Dyota's blog

SQL database on local machine for development

This article describes how to recreate a remote database on your local machine.

My particulars: my remote database is Azure Synapse, my local is SQL Server Express LocalDB, and my source systems are usually Microsoft Dynamics (Finance & Operations, Business Central, or CRM).

I have a SQL database at work. There are a lot of views written into it, and the view definitions are quite long and complex.

The views are ultimately pulled into Power BI. This is where errors are picked up: in Power BI, by the end user.

When errors are caused by the way the views are written, it's cumbersome to tinker with, for several reasons:

This is the motivation behind wanting a local database. I wanted:

I learned a lot from doing this exercise. It was way more work than I had anticipated, with some gotchas to overcome along the way.

Prerequisites

Overview

There are two sides to the operations here: the remote side, and the local side. It makes more sense to deal with the remote side first, because data and metadata will be downloaded first before pushing it all into the local database.

On the remote side:

On the local side:

In between these two sides there will be a staging ground, where data and metadata will be downloaded to the local machine as text files first, before importing them into the local database.

This is done so that data and metadata can be inspected by eye, in case anything is amiss. I am lucky enough that the volumes of data I am working with is not prohibitive. It also means that the remote database won't need to be queried multiple times for the same data if it is not required.

SQL Server Express

I chose this software instead of any other one because I'm working in a Microsoft environment and I need the SQL dialect to be the same across both the remote and the local.

Project folder structure

I propose the following folder structure.

|_ LocalData/
|_ Source/
    |_ #Metadata
        |_ schemas.json
        |_ tables.json
    |_ <each schema has its own folder>
        |_ <each table/view has its own .sql file>
|_ SourceChanged/
|_ config.json
|_ configLocal.json

Config files

The config files will contain the necessary data to log into the remote and local environments. The scripts will read from these files to know how to connect to the databases.

Both config.json and configLocal.json will largely be the same, with the latter having less properties.

config.json

{
    "tenantId": "",
    "sqlEndpoint": "", 
    "db": ""
}

configLocal.json

{
    "sqlEndpoint": "", 
    "db": ""
}

Remote side

Prepare metadata

Schemas

Get the names of the schemas and store it in .\Source
#Metadata\schemas.json.

We are not interested in system schemas. The condition specified below will filter those out.

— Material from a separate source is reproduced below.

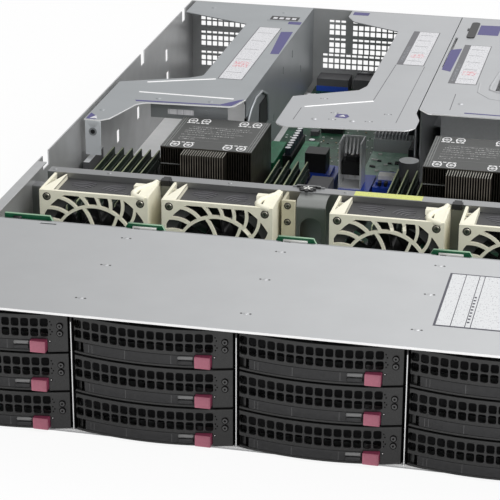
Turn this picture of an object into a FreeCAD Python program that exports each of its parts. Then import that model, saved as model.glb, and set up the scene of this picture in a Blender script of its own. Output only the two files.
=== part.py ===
"""2U rack server with twelve hot-swap drive bays, built as an assembly of separate parts.

Millimetres. +Z is up, +Y runs to the rear and +X to the right, seen from the front.
The origin lies on the underside, midway across, in the plane of the front edges of the drive cage,
which is also the plane where the rack ears seat on the rack's rails.
"""
import FreeCAD
import Part
import Sketcher
import math
import os
import re

SIZES = [
    # whole chassis
    ("bay_columns", 4, "drive bays side by side"),
    ("bay_rows", 3, "drive bays above each other"),
    ("bay_pitch", 108.4, "centre to centre of the bays across"),
    ("row_pitch", 27.5, "centre to centre of the bays upwards"),
    ("wall_steel", 1.0, "sheet of the side walls"),
    ("floor_steel", 1.2, "sheet of the floor"),
    ("floor_lip", 2.0, "how far the floor stands in front of the walls"),
    ("wall_height", 86.2, "top of the side walls"),
    ("chassis_depth", 744.0, "drive cage front edge to rear face"),
    ("running_gap", 0.3, "clearance between pieces that pass each other"),
    ("side_gap", 0.5, "clearance of a carrier beside a divider"),
    ("flange_width", 8.0, "folded top flange beside the fans"),
    ("flange_end", 275.5, "rear end of that flange"),
    ("flange_setback", 12.0, "bare wall top between that flange and the first notch"),
    ("wall_notch", 14.5, "length of the notch behind the bare wall top"),
    ("notch_depth", 11.5, "depth of the notches in the wall tops"),
    ("hook_notch", 12.5, "length of the cover hook notches"),
    ("slot_width", 9.0, "see-through slots in the walls"),
    ("slot_height", 11.5, "height of those slots"),
    # front cover
    ("cover_steel", 0.8, "sheet of the front cover"),
    ("cover_depth", 142.5, "rear edge of the front cover"),
    ("cover_overhang", 8.0, "how far the cover stands in front of the cage"),
    ("cover_lip", 1.7, "height of the folded front edge"),
    # drive cage
    ("divider_steel", 1.0, "sheet of the dividers"),
    ("ledge_steel", 0.8, "thickness of the carrier ledges"),
    ("ledge_reach", 2.2, "how far a ledge stands out from its divider"),
    ("tail_height", 76.0, "top of the dividers behind the cover"),
    # drives and carriers
    ("drive_width", 101.6, "drive"),
    ("drive_height", 26.1, "drive"),
    ("drive_length", 147.0, "drive"),
    ("drive_front", 6.0, "front face of the drive"),
    ("drive_lift", 1.1, "drive and rails above the bay floor"),
    ("rail_height", 18.0, "side rails of a carrier"),
    ("rail_end", 149.5, "rear end of the side rails"),
    ("bezel_height", 25.9, "carrier bezel"),
    ("bezel_lift", 0.4, "bezel above the bay floor"),
    ("bezel_rear", 4.5, "rear face of the bezel"),
    ("bezel_end", 0.6, "where the bowed front starts at its ends"),
    ("bezel_bow", 7.5, "rise of the bowed front"),
    ("bezel_skin", 1.8, "wall of the bezel"),
    ("grille_columns", 15, "grille holes across"),
    ("grille_rows", 2, "grille holes upwards"),
    ("grille_pitch", 6.2, "grille holes across"),
    ("grille_rise", 6.9, "grille holes upwards"),
    ("hole_width", 4.7, "grille hole"),
    ("hole_height", 5.1, "grille hole"),
    ("grille_start", 4.8, "first hole centre from the bay's edge"),
    ("grille_base", 14.1, "lower hole centre above the bay floor"),
    ("lever_start", 9.6, "hinge of the lever from the bay's edge"),
    ("lever_end", 82.3, "free end of the lever"),
    ("lever_thick", 3.0, "lever"),
    ("lever_low", 2.0, "lever above the bay floor"),
    ("lever_height", 6.6, "lever"),
    ("pin_radius", 0.8, "lever hinge pin"),
    ("pin_fit", 0.05, "clearance of the pin in its bore"),
    ("button_start", 83.0, "left side of the release button"),
    ("button_width", 10.4, "release button"),
    ("button_low", 1.4, "release button above the bay floor"),
    ("button_height", 8.0, "release button"),
    ("button_front", 7.6, "how far the button stands in front of the cage"),
    ("button_depth", 7.1, "release button"),
    ("button_travel", 2.5, "stroke of the release button"),
    # backplane
    ("backplane_front", 154.7, "front face of the backplane"),
    ("board_thick", 1.6, "circuit boards"),
    ("backplane_thick", 2.4, "backplane"),
    ("backplane_top", 76.0, "main upper edge of the backplane"),
    ("tab_width", 25.0, "upper edge of a backplane tab"),
    ("first_tab", 33.7, "upper edge of the leftmost tab"),
    ("backplane_margin", 11.0, "backplane to the side walls"),
    ("tab_offset", 6.4, "tab centres to the right of the dividers"),
    ("tab_slope", 5.5, "run of a tab's slanted ends"),
    # fans
    ("fan_width", 83.0, "fan module"),
    ("fan_height", 81.8, "fan module"),
    ("fan_depth", 37.0, "fan module"),
    ("fan_front", 210.5, "front face of the fan modules"),
    ("fan_lift", 2.2, "fan modules above the chassis underside"),
    ("fan_pitch", 93.4, "fans of one pair"),
    ("fan_pair", 109.1, "centre of a pair from the middle"),
    ("fan_shift", 1.2, "both pairs sit left of the middle by this"),
    ("holder_wall", 2.2, "ivory holder"),
    ("guard_thick", 2.5, "guard and front plate"),
    ("fan_bore", 36.5, "radius of the air way through the fan frame"),
    ("guard_bore", 44.0, "radius of the guard's opening, which the plate's border cuts off"),
    ("guard_border", 3.0, "least width of the plate around the guard"),
    ("guard_ring", 30.5, "radius of the ring inside the guard"),
    ("rib_width", 2.2, "ribs, spokes and ring of the guard"),
    ("rib_count", 22, "curved ribs outside the ring"),
    ("rib_bend", 22.0, "radius that a rib is bent to"),
    ("rib_centre", 33.0, "centre of a rib's bend from the fan axis"),
    ("spoke_count", 7, "curved spokes inside the ring"),
    ("spoke_bend", 40.0, "radius that a spoke is bent to"),
    ("blade_count", 7, "blades of a rotor"),
    ("hub_radius", 16.0, "rotor hub"),
    ("blade_tip", 34.5, "reach of a blade"),
    ("blade_chord", 22.0, "blade along the air flow"),
    ("blade_thick", 1.6, "blade"),
    ("shaft_radius", 1.5, "rotor shaft"),
    # fan cage
    ("rail_top", 85.0, "top of the fan rail"),
    ("fan_rail_width", 10.4, "fan rail"),
    ("fan_rail_reach", 204.0, "ends of the fan rail from the middle"),
    ("strip_left", 19.3, "ivory centre strip, left of the middle"),
    ("strip_width", 10.1, "ivory centre strip"),
    ("strip_face", 229.0, "front face of the centre strip"),
    # motherboard
    ("board_low", 8.0, "underside of the motherboard"),
    ("board_front", 268.0, "front edge of the motherboard"),
    ("board_step", 468.0, "where the board narrows"),
    ("board_rear", 737.0, "rear edge of the motherboard"),
    ("board_left", 92.0, "left edge of the narrow part, from the middle"),
    ("board_right", 60.0, "right edge of the narrow part, from the middle"),
    ("board_half", 212.0, "half width of the wide part"),
    ("cpu_offset", 105.0, "processors from the middle"),
    ("cpu_line", 382.0, "processor centres"),
    # coolers
    ("cooler_width", 74.0, "processor cooler"),
    ("cooler_length", 75.0, "processor cooler"),
    ("cooler_low", 16.0, "underside of the cooler base"),
    ("cooler_base", 4.0, "cooler base plate"),
    ("cooler_top", 77.0, "top of the cooler"),
    ("cooler_cap", 1.0, "black plate on the fins"),
    ("fin_count", 38, "fins of a cooler"),
    ("fin_thick", 0.6, "fin"),
    ("tongue_width", 35.0, "longer middle fins"),
    ("tongue_reach", 14.0, "how far the middle fins stand forward"),
    # memory
    ("module_length", 133.3, "memory module"),
    ("module_height", 31.2, "memory module"),
    ("module_front", 290.0, "front end of the modules"),
    ("module_pitch", 7.85, "memory modules"),
    ("module_low", 13.6, "lower edge of the modules"),
    ("inner_modules", 4, "modules on the inner side of a processor"),
    ("outer_modules", 6, "modules on the outer side of a processor"),
    ("inner_start", 6.5, "cooler to the first inner module"),
    ("outer_start", 22.5, "cooler to the first outer module"),
    # riser cages
    ("riser_steel", 1.0, "sheet of the riser cages"),
    ("riser_rear", 742.7, "rear edge of the riser plates"),
    ("riser_foot", 12.0, "lower edge of the riser walls"),
    ("left_wall", 96.0, "left riser's wall, left of the middle"),
    ("middle_wall", 46.5, "middle riser's wall, right of the middle"),
    ("right_wall", 48.6, "right riser's left edge"),
    ("right_reach", 213.0, "right riser's right edge"),
    ("card_pitch", 20.32, "expansion cards"),
    ("card_low", 27.0, "lowest card socket"),
    # power supplies
    ("psu_width", 73.5, "power supply"),
    ("psu_height", 40.0, "power supply"),
    ("psu_length", 203.0, "power supply"),
    ("psu_pitch", 75.0, "power supplies"),
    ("psu_right", 215.1, "right side of the right supply"),
    ("psu_lift", 1.6, "supplies above the chassis underside"),
    ("handle_reach", 24.0, "pull handle behind the supply"),
    ("inlet_width", 27.0, "mains inlet"),
    ("inlet_height", 20.0, "mains inlet"),
    ("inlet_depth", 14.0, "mains inlet"),
    # rear panel
    ("vent_hole", 4.4, "square vent holes"),
    ("vent_pitch", 5.7, "square vent holes"),
    ("gap_hole", 2.2, "flat holes between two card brackets"),
    ("port_low", 9.9, "lower edge of the port opening"),
    ("port_high", 19.3, "upper edge of the port opening"),
    # rack ears
    ("rack_width", 482.6, "over both ears"),
    ("ear_steel", 2.0, "ear plate"),
    ("rack_hole_span", 465.1, "rack hole centres across"),
    ("rack_hole_rise", 76.2, "rack hole centres upwards"),
    ("rack_hole_low", 5.5, "lower hole centres above the underside"),
    ("rack_slot", 11.0, "rack slot, end to end"),
    ("rack_slot_radius", 3.5, "half the width of a rack slot"),
    ("ear_leg", 40.0, "ear leg along the side wall"),
    ("panel_width", 8.2, "operating panel on an ear"),
    ("panel_depth", 8.0, "operating panel on an ear"),
    ("power_radius", 3.0, "power button"),
    ("power_travel", 1.5, "stroke of the power button"),
]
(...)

We also only need the output to be a single array of strings, nothing more.

SELECT 
    name 
FROM sys.schemas 
WHERE 
    schema_id > 4 
    AND name NOT LIKE 'db_%'

Tables

Later, when creating the tables, the columns that the tables will have and their data types will need to be specified explicitly. This SQL query will fetch the necessary information

SELECT 
    TABLE_SCHEMA
    , TABLE_NAME
    , COLUMN_NAME
    , DATA_TYPE
    , CHARACTER_MAXIMUM_LENGTH
    , NUMERIC_PRECISION
    , NUMERIC_SCALE
FROM INFORMATION_SCHEMA.COLUMNS
ORDER BY ORDINAL_POSITION
function downloadTablesColumns ($source, $exclude) {
    # $exclude specifies the columns that we don't want
    # i.e. system columns that are not necessary to port over
    
    Write-Host "Starting download of tables and columns from database $($source.db) at $($source.server)"

    $fields = @(
        'TABLE_SCHEMA'
        'TABLE_NAME'
        'COLUMN_NAME'
        'DATA_TYPE'
        'CHARACTER_MAXIMUM_LENGTH'
        'NUMERIC_PRECISION'
        'NUMERIC_SCALE'
        'IS_NULLABLE'
    )

    $q = @"
        SELECT $($fields -join ',')
        FROM INFORMATION_SCHEMA.COLUMNS
        $(
            if($null -ne $exclude) {
                "WHERE COLUMN_NAME NOT IN ( $( ($exclude | % { "`'$_`'" }) -join ", " ) )"
            }
        )
        ORDER BY ORDINAL_POSITION
"@
    $q

    Write-Host "Sending query..."
    $tables = Invoke-Sqlcmd -ServerInstance $source.server -Database $source.db -AccessToken $source.accessToken -query $q

    Write-Host "Writing to file..."
    $outFile = '.\Source\#Metadata\tables.json'

    
    $tables |
        # need to explicitly specify the fields to select for, otherwise a lot of system metadata will come through
        select $fields |
        ConvertTo-Json -Compress |
        Out-File $outFile

    Write-Host "Saved tables in $outFile"
}

Data

We only need to download the data for the base tables, not for any of the derived views. Here, we assume that all of the base tables are collected under one schema, and hence, we need to fetch the table names from just that one schema.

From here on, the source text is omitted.